One good day it would be from here that I would set out to cross the compound and turn left at the road with a flat vacoas bag; for my parents would have decided that I must attend Miss Gizele’s preprimary school – Ti Lecole — situated at the north end of Dupere street. Was I was alone in this venture? I have a feeling later Dinesh and my sisters joined me in that tin sheet house with stone pavement so different from our thatched house. Did we wear shoes in those days? No, for that would have been too much luxury for us poor children — we went bare-footed to Miss Gizele’s school, walking and keeping in touch with Mother Earth.

Of course, that’s the place where we children could easily associate the visit of our two maternal aunties – specially at dusk; they were reliable support, specially during the flu period. What to say of the abscess under my right armpit, which was incised and drained by the local male nursing officer who, for us kids, was a doctor. I was put on an artisanal wooden chair under the verandah, while the ‘doctor’ would boil his sharp instruments in a metallic box before the kill. My elder aunty would come along and was all support to the whimpering child. She brought along a ripen ‘vavang’ and offered it as a consolation. Most probably I yelled when Mr Skelbek slit the abscess; but thankfully all that pain and discomfort has been forgotten, while the ‘vavang’ motif had remained clear in my mind.

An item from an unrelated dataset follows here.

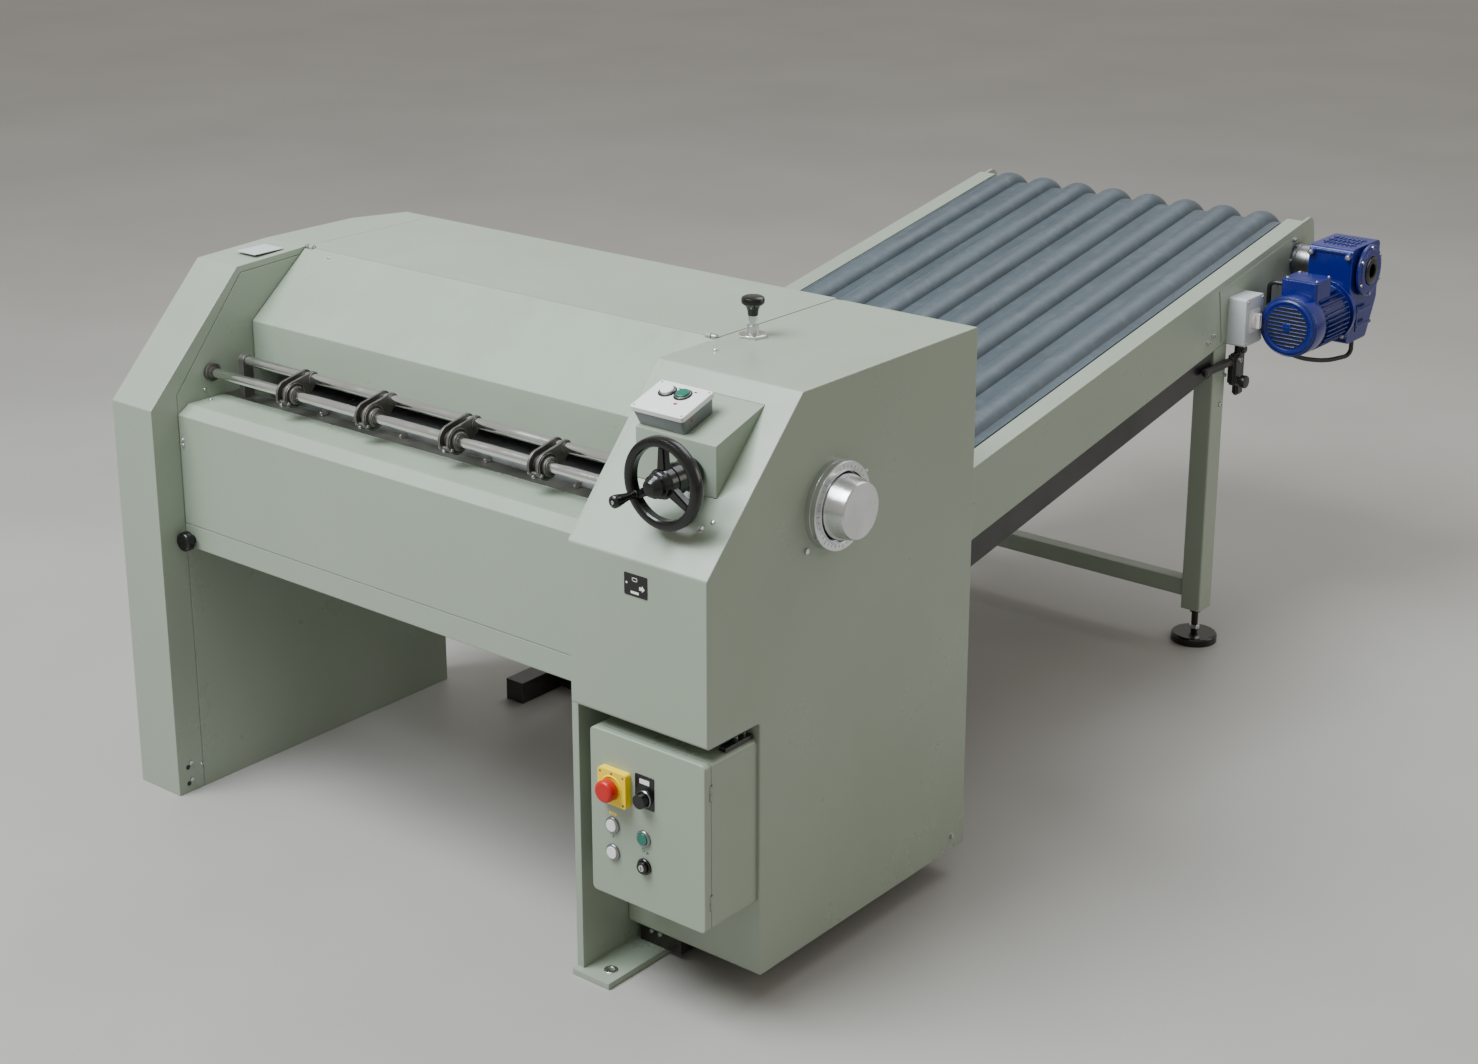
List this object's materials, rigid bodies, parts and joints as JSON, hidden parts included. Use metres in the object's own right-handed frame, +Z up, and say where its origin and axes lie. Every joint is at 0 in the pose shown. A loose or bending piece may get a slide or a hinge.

And what to say of that unforgettable old derelict English car lying by the Vacoas tree near the ‘Balaiye Fatac’ hedge. It was an adult life-size toy for the boy; it would give me the greatest satisfaction and fun of my childhood.

Now, decades later, looking back, I wonder whether my childhood would have been so memorable had I not been so well surrounded by so many friends and wonderful adults at that stage of my life. But suffice to say that all those people in that compound — grandparents, parents and children — would always remain close friends for the rest of their lives.